With rent credit programs, there are typically no down payments required and tenants can continue to pay their normal rent until they have accumulated enough credits to purchase the home. This is a very easy way for tenants to become homeowners.
To recap, the main features of rent credit programs include:
- No down payment or fees required.
- Tenants continue to pay their regular rent that was agreed upon in their lease.
- A portion of the rent or a credit is applied towards the purchase of the home.
- Once the agreed upon purchase price or credit amount is reached, the landlord assigns the title to the renter for free.
- This can be a great option for those who may not qualify for traditional mortgages or have limited savings.
Final Thoughts: Rent to Own Mobile Homes
Rent to own mobile homes and rent credit programs can be a great option for those looking to achieve the dream of homeownership.

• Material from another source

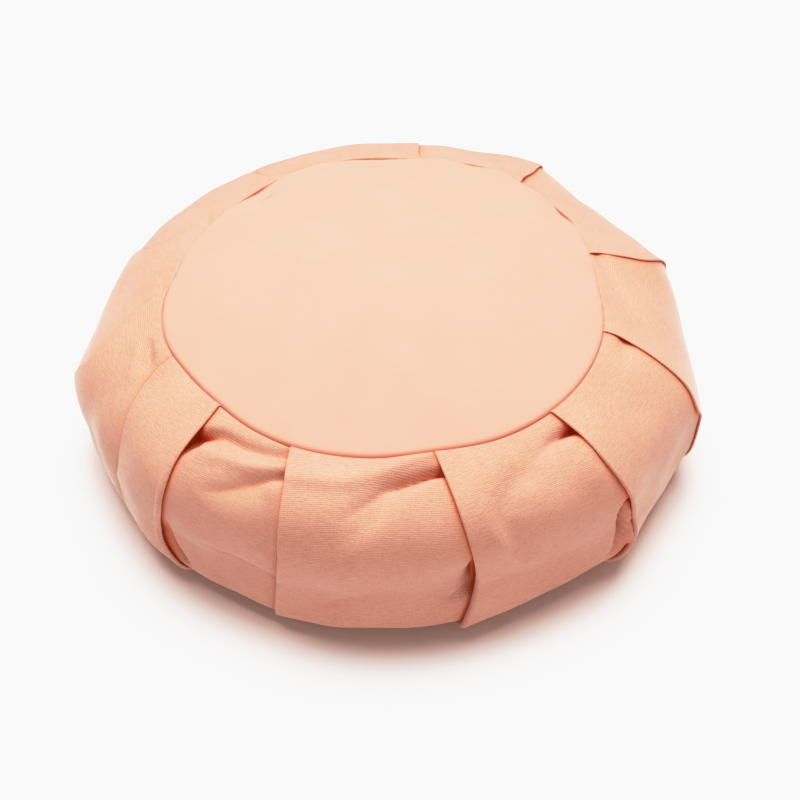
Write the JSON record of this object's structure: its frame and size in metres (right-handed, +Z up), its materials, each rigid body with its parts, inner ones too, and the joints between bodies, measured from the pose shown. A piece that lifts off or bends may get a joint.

These options can provide an affordable alternative for those who may not qualify for traditional mortgages or can’t afford down payments.
This can be a win for mobile home park owners as well by filling vacant lots, generating income, and feeling good that you provided housing to those who need it most. The diligent park owner should be aware of and should comply with the SAFE Act and Dodd-Frank compliance regulations regarding mortgage origination. When in doubt, don’t hesitate to consult with an attorney!
It’s also important for potential tenants to carefully consider all the factors involved before entering a rent to own or rent credit agreement and to seek professional advice if necessary. With careful consideration and the right approach, a rent to own mobile home or a rent credit program can be a great stepping stone to achieving the dream of homeownership and financial security.